Jiakun destacou ainda a possibilidade de abertura do mercado chinês para aeronaves da Embraer, que projeta forte impacto com o tarifaço norte-americano. Atualmente, 52% das encomendas da fabricante brasileira são destinadas a companhias dos Estados Unidos. A expectativa da empresa é de um prejuízo bilionário e efeitos sobre o emprego comparáveis aos enfrentados durante a pandemia de Covid-19.
“A China valoriza a cooperação com o Brasil em setores como o aeroespacial e está disposta a promovê-la com base em princípios de mercado, contribuindo para o desenvolvimento de ambos os países”, afirmou o porta-voz.
Venezuela volta atrás
Outro episódio recente ilustra as instabilidades comerciais que o Brasil tem enfrentado. Após surpreender exportadores com a imposição de tarifas de até 77% sobre produtos brasileiros, a Venezuela recuou da medida na segunda-feira (28). A mudança havia sido implementada sem aviso prévio e gerou reação imediata do governo federal, que acionou o Itamaraty e a embaixada brasileira em Caracas.
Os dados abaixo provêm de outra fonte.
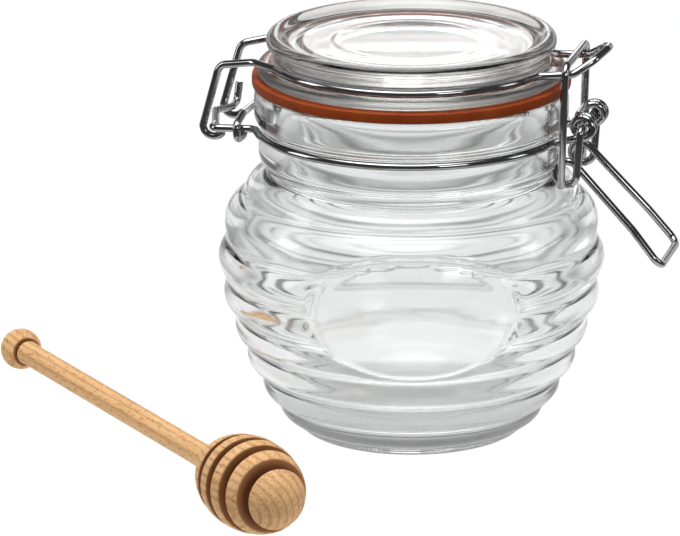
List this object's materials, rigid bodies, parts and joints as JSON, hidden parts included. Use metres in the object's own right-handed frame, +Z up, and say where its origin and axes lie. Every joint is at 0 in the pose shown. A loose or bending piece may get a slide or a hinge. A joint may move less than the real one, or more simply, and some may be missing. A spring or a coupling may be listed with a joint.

A reversão foi comemorada especialmente em Roraima, principal estado exportador para o país vizinho. “A Venezuela é o principal destino das exportações roraimenses. Essa taxação poderia prejudicar fortemente o comércio transfronteiriço, afetando empregos, renda e arrecadação”, afirmou o governador Antonio Denarium (PP).
Segundo Eduardo Oestreicher, coordenador de negócios internacionais do estado, as cargas já voltaram a ser isentas conforme o acordo de 2012 entre os dois países, que previa benefícios tributários para produtos com certificado de origem.